EuGH konkretisiert Definition der Beihilfe zur unerlaubten Einreise

Begleitung minderjähriger (enger) Familienangehöriger kein Fall der Beihilfe zur unerlaubten Einreise

18.06.2025

Der EuGH hat sich in einer Entscheidung vom 3. Juni (Az.: C-460/23) mit der unerlaubten Einreise einer Drittstaatsangehörigen in Begleitung zweier minderjähriger Kinder nach Italien beschäftigt. Er entschied, dass das Verhalten in diesem Fall nicht unter den unionsrechtlichen Tatbestand der Beihilfe zur unerlaubten Einreise fällt.

Hintergrund

Eine Drittstaatsangehörige wurde in Italien festgenommen, nachdem sie in Begleitung ihrer minderjährigen Tochter und Nichte im August 2019 an der Grenze des Flughafens Bologna erschien und gefälschte Pässe vorlegte. Ein Tatvorwurf lautete: Beihilfe zur unerlaubten Einreise. Sie selbst gab an, aufgrund von Todesdrohungen ihres ehemaligen Lebenspartners gegen sie und ihre Familie aus ihrem Land geflohen zu sein. Ihre Tochter und Nichte, für die sie nach dem Tod ihrer Mutter die tatsächliche Sorge ausübe, habe sie mitgenommen, da sie um ihre körperliche Unversehrtheit fürchte. Kurz nach der Festnahme stellte sie einen internationalen Schutzantrag.

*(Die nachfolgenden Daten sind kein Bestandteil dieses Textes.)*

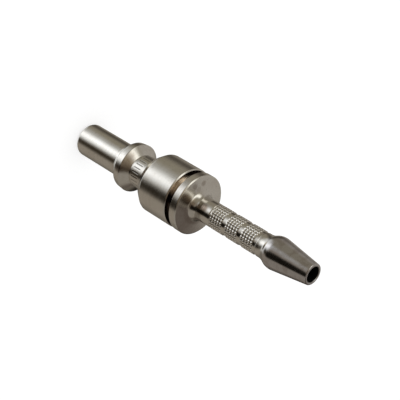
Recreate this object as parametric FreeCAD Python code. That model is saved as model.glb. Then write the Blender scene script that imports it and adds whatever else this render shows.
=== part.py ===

Das zuständige Gericht in Bologna rief daraufhin den EuGH an und bat um Prüfung, ob die Mitnahme der Kinder den Tatbestand der Beihilfe zur unerlaubten Einreise im Sinne des EU-Rechts erfüllt und strafrechtlich verfolgt werden kann.

Rechtliche Einordnung

Die Richtlinie 2002/90/EG schreibt gemäß Art. 1 Abs. 1 Buchst. a vor, dass jeder Mitgliedstaat angemessene Sanktionen für diejenigen festlegt, die einer Person, die nicht Angehörige eines Mitgliedstaats ist, vorsätzlich dabei helfen, in das Hoheitsgebiet eines Mitgliedstaats unter Verletzung der Rechtsvorschriften des betreffenden Staates über die Einreise oder die Durchreise von Ausländern einzureisen oder durch dessen Hoheitsgebiet zu reisen. Zweck der Richtlinie und des dazugehörigen Rahmenbeschlusses 2002/946/JI ist die Bekämpfung der Beihilfe zur unerlaubten Ein- und Durchreise und zum unerlaubten Aufenthalt auf Grundlage eines EU-weit harmonisierten Strafrechtsrahmen.

Eine entsprechende Regelung wurde ins italienische Strafrecht umgesetzt.

Entscheidung

Der EuGH befand, dass der unerlaubte Grenzübertritt einer Person in Begleitung minderjähriger Drittstaatsangehöriger, für die sie die tatsächliche Sorge ausübt, nicht unter den allgemeinen Tatbestand der Beihilfe zur unerlaubten Einreise fällt. Das Gericht sah in der gegenteiligen Auslegung einen besonders schweren, unverhältnismäßigen Eingriff in das Grundrecht auf Achtung des Familienlebens und in die Kinder-Grundrechte gemäß der EU-Grundrechtecharta.

Der EuGH stellte ferner klar, dass nationale Vorschriften, die ein solches Verhalten unter Strafe stellen, vom Unionsrecht überlagert würden. Sie dürften nicht über den Umfang des Tatbestands der Beihilfe der unerlaubten Einreise, wie er im Unionsrecht definiert sei, hinausgehen.

Ausblick

Die Entscheidung verdeutlicht das grundsätzliche Vorrangverhältnis von Unionsrecht zu nationalem Recht im Kollisionsfall. Ferner zeigt sie anschaulich, wie der EuGH die Regelung in der fraglichen Richtlinie im Lichte der Wertungen der betroffenen Rechte aus der EU-Grundrechtecharta auslegt. Nicht zuletzt schützt das Urteil die Rechte insbesondere geflüchteter Familien.